## Instructions to follow
Restrict the output to the lines below starting at the one that contains "holders = [candle_place(station)" and ending at the one that contains "# either read", and restate them word for word, both ends included.

───── Data block

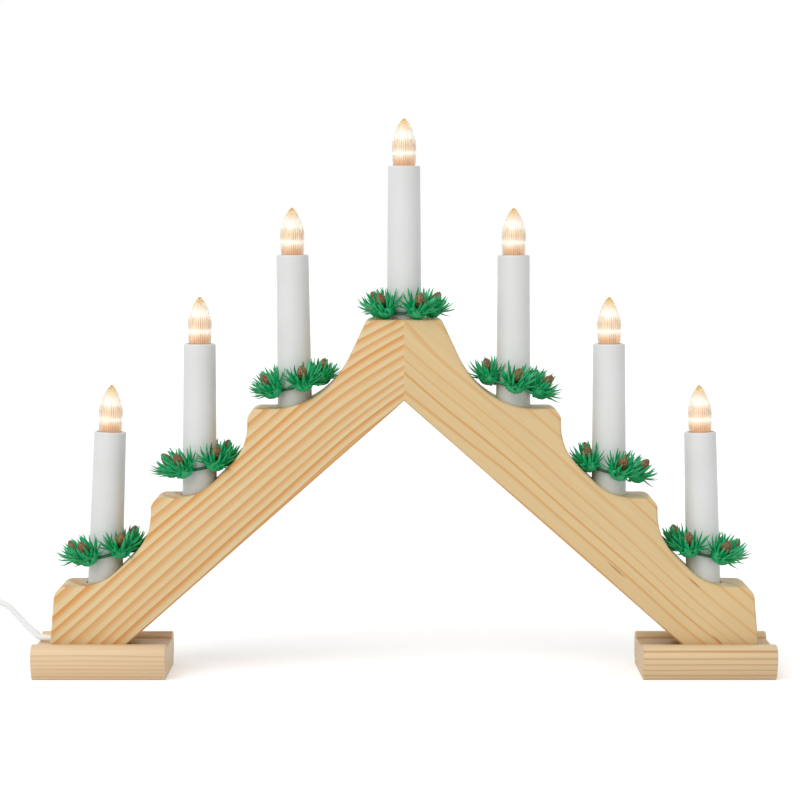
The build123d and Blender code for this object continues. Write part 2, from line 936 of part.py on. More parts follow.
def least_self_gap(path):
    """The least gap between turns, measured on points along the centre line."""
    step = cord_radius / 2
    count = ceil(path.length / step)
    points = [tuple(path @ (index / count)) for index in range(count + 1)]
    # Points closer than this along the tube are the same stretch, not a neighbouring turn
    apart = ceil(2 * coil_inner_radius / step)
    squares = [
        (a[0] - b[0]) ** 2 + (a[1] - b[1]) ** 2 + (a[2] - b[2]) ** 2
        for index, a in enumerate(points)
        for b in points[index + apart :]
    ]
    return min(squares) ** 0.5 - 2 * cord_radius


def cord_coil():
    path = coil_path()
    print("coil least gap to itself", round(least_self_gap(path), 2))
    return swept_cord(path, Rectangle(coil_cord_width, coil_cord_width), "coil")


def coil_tie():
    """A band round the coil's turns, at its back."""
    inner = coil_inner_radius - cord_radius - tie_clearance
    outer = coil_outer_radius + cord_radius + tie_clearance
    low = coil_base() - cord_radius - tie_clearance
    high = coil_base() + cord_pitch + cord_radius + tie_clearance
    opening = Box(tie_width + 2 * overrun, outer - inner, high - low)
    band = Box(tie_width, outer - inner + 2 * tie_thickness, high - low + 2 * tie_thickness)
    place = Pos(coil_centre_x, coil_centre_y + (inner + outer) / 2, (low + high) / 2)
    return place * (band - opening)


# Plug: drawn with its cord end at the origin and its pins towards -Y


def cut_rectangle(depth, width, thickness, corner):
    """A ring of points across the plug: a rectangle with its corners cut off."""
    across = width / 2
    up = thickness / 2
    quarter = [(across, up - corner), (across - corner, up)]
    mirrored = [(-x, z) for x, z in reversed(quarter)]
    top = quarter + mirrored
    outline = top + [(-x, -z) for x, z in top]
    return [(x, -depth, z) for x, z in outline]


def plug_body():
    waist = relief_length + plug_waist_length
    shell = faceted(
        [
            cut_rectangle(relief_length, plug_tail_width, plug_tail_thickness, plug_tail_corner),
            cut_rectangle(waist, plug_waist_width, plug_thickness, plug_corner),
            cut_rectangle(relief_length + plug_length, plug_width, plug_thickness, plug_corner),
        ]
    )
    relief = many_sided([(relief_tail_radius, 0), (relief_radius, relief_length)], relief_sides)
    return shell + Rot(90, 0, 0) * relief


def plug_pins():
    root = relief_length + plug_length
    end = root + pin_length
    shank = Cylinder(pin_radius, pin_length - pin_tip_round, align=(Align.CENTER, Align.CENTER, Align.MIN))
    tip = many_sided([(pin_radius, end - pin_tip_round), (pin_radius - pin_tip_round, end)], pin_sides)
    pin = Pos(0, 0, root) * shank + tip
    return [Pos(side * pin_spacing / 2, 0, 0) * Rot(90, 0, 0) * pin for side in (-1, 1)]


def plug_place():
    end = coil_point(2 * coil_half)
    return Pos(end.X, end.Y - coil_tail, end.Z)


def build_frame():
    leg = right_leg()
    save(leg, "right_leg")
    save(mirror(leg, Plane.YZ) - cord_hole(), "left_leg")
    foot = right_foot()
    save(foot, "right_foot")
    save(mirror(foot, Plane.YZ), "left_foot")
    strip = cover_strip()
    save(strip, "right_cover_strip")
    save(mirror(strip, Plane.YZ), "left_cover_strip")
    save(group(foot_screws()), "foot_screws")
    save(group(apex_keys(0)), "apex_keys")


def build_candles():
    shell = sleeve()
    cover = lamp_cover()
    tip = lamp_tip()
    carrier = hoop()
    sprigs = ring_sprigs()
    for station in station_numbers:
        place = candle_place(station)
        save(place * cover, f"lamp_cover_{station}")
        save(group(place * piece for piece in lamp_cap()), f"lamp_cap_{station}")
        save(place * tip, f"lamp_tip_{station}")
        save(ring_place(station) * carrier, f"hoop_{station}")
        save(group(ring_place(station) * piece for piece in sprigs), f"sprigs_{station}")
        save(group(ring_place(station) * piece for piece in ring_cones()), f"cones_{station}")
    save(group(candle_place(station) * shell for station in station_numbers), "candle_sleeves")
    holders = [candle_place(station) * piece for station in station_numbers for piece in lampholder()]
    save(group(holders), "lampholders")


def build_lead():
    save(group(series_wires()), "series_wires")
    save(cord_gland(), "cord_gland")
    save(free_cord(), "cord")
    save(cord_coil(), "cord_coil")
    save(coil_tie(), "coil_tie")
    save(plug_place() * plug_body(), "plug_body")
    save(group(plug_place() * pin for pin in plug_pins()), "plug_pins")


if __name__ == "__main__":
    os.makedirs("parts", exist_ok=True)
    build_frame()
    build_candles()
    build_lead()
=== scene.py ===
import bpy
import json
import random
from math import atan2, cos, pi, radians, sin
from mathutils import Matrix, Vector


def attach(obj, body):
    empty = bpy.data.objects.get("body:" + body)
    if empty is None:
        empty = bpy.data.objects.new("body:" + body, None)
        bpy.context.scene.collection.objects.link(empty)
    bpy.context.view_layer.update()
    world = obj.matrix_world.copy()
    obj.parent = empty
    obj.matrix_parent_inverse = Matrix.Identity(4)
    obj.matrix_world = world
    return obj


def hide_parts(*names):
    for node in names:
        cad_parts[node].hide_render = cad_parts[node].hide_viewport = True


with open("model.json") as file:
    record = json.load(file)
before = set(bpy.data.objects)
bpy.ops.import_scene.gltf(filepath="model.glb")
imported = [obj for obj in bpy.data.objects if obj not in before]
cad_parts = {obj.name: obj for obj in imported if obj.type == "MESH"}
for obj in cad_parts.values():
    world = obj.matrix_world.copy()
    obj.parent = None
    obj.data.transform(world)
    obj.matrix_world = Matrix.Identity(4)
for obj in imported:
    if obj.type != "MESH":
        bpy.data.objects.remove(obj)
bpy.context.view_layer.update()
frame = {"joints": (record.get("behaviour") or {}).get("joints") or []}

# %% [markdown]
# This lesson dresses a wooden candle arch: two pine legs on moulded feet, seven electric candles
# with clear flame lamps, rings of plastic fir sprigs with cones, and a white mains lead.
# The CAD model is already loaded as a fixed frame, in metres, so every size and place below is
# either read from it or repeated from its source. One millimetre is the handy unit for small parts.

# %% Sizes that every step uses
mm = 0.001
arch = "arch"
joints = {joint["name"]: joint for joint in frame["joints"]}
stations = [int(name.split("_")[1]) for name in joints if name.endswith("_turn")]


def candle_frame(station):
    """The matrix that stands a candle drawn upright at the origin in its socket."""
    joint = joints[f"lamp_{station}_turn"]
    axis = Vector(joint["axis"])
    return Matrix.Translation(joint["pos_m"]) @ Matrix.Rotation(atan2(axis.x, axis.z), 4, "Y")


# %% [markdown]
# The camera comes first, because it decides what has to look good. The photograph was taken from in
# front with a long lens, a little below the rim of the top candle, and looks down by less than five
# degrees. A tilted camera keeps the arch in the middle of every other view too, where a lens with a
# large shift would push it out of them. Its place was fitted to the feet, ledges and rims.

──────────

## Solved exercise
    holders = [candle_place(station) * piece for station in station_numbers for piece in lampholder()]
    save(group(holders), "lampholders")


def build_lead():
    save(group(series_wires()), "series_wires")
    save(cord_gland(), "cord_gland")
    save(free_cord(), "cord")
    save(cord_coil(), "cord_coil")
    save(coil_tie(), "coil_tie")
    save(plug_place() * plug_body(), "plug_body")
    save(group(plug_place() * pin for pin in plug_pins()), "plug_pins")


if __name__ == "__main__":
    os.makedirs("parts", exist_ok=True)
    build_frame()
    build_candles()
    build_lead()
=== scene.py ===
import bpy
import json
import random
from math import atan2, cos, pi, radians, sin
from mathutils import Matrix, Vector


def attach(obj, body):
    empty = bpy.data.objects.get("body:" + body)
    if empty is None:
        empty = bpy.data.objects.new("body:" + body, None)
        bpy.context.scene.collection.objects.link(empty)
    bpy.context.view_layer.update()
    world = obj.matrix_world.copy()
    obj.parent = empty
    obj.matrix_parent_inverse = Matrix.Identity(4)
    obj.matrix_world = world
    return obj


def hide_parts(*names):
    for node in names:
        cad_parts[node].hide_render = cad_parts[node].hide_viewport = True


with open("model.json") as file:
    record = json.load(file)
before = set(bpy.data.objects)
bpy.ops.import_scene.gltf(filepath="model.glb")
imported = [obj for obj in bpy.data.objects if obj not in before]
cad_parts = {obj.name: obj for obj in imported if obj.type == "MESH"}
for obj in cad_parts.values():
    world = obj.matrix_world.copy()
    obj.parent = None
    obj.data.transform(world)
    obj.matrix_world = Matrix.Identity(4)
for obj in imported:
    if obj.type != "MESH":
        bpy.data.objects.remove(obj)
bpy.context.view_layer.update()
frame = {"joints": (record.get("behaviour") or {}).get("joints") or []}

# %% [markdown]
# This lesson dresses a wooden candle arch: two pine legs on moulded feet, seven electric candles
# with clear flame lamps, rings of plastic fir sprigs with cones, and a white mains lead.
# The CAD model is already loaded as a fixed frame, in metres, so every size and place below is
# either read from it or repeated from its source. One millimetre is the handy unit for small parts.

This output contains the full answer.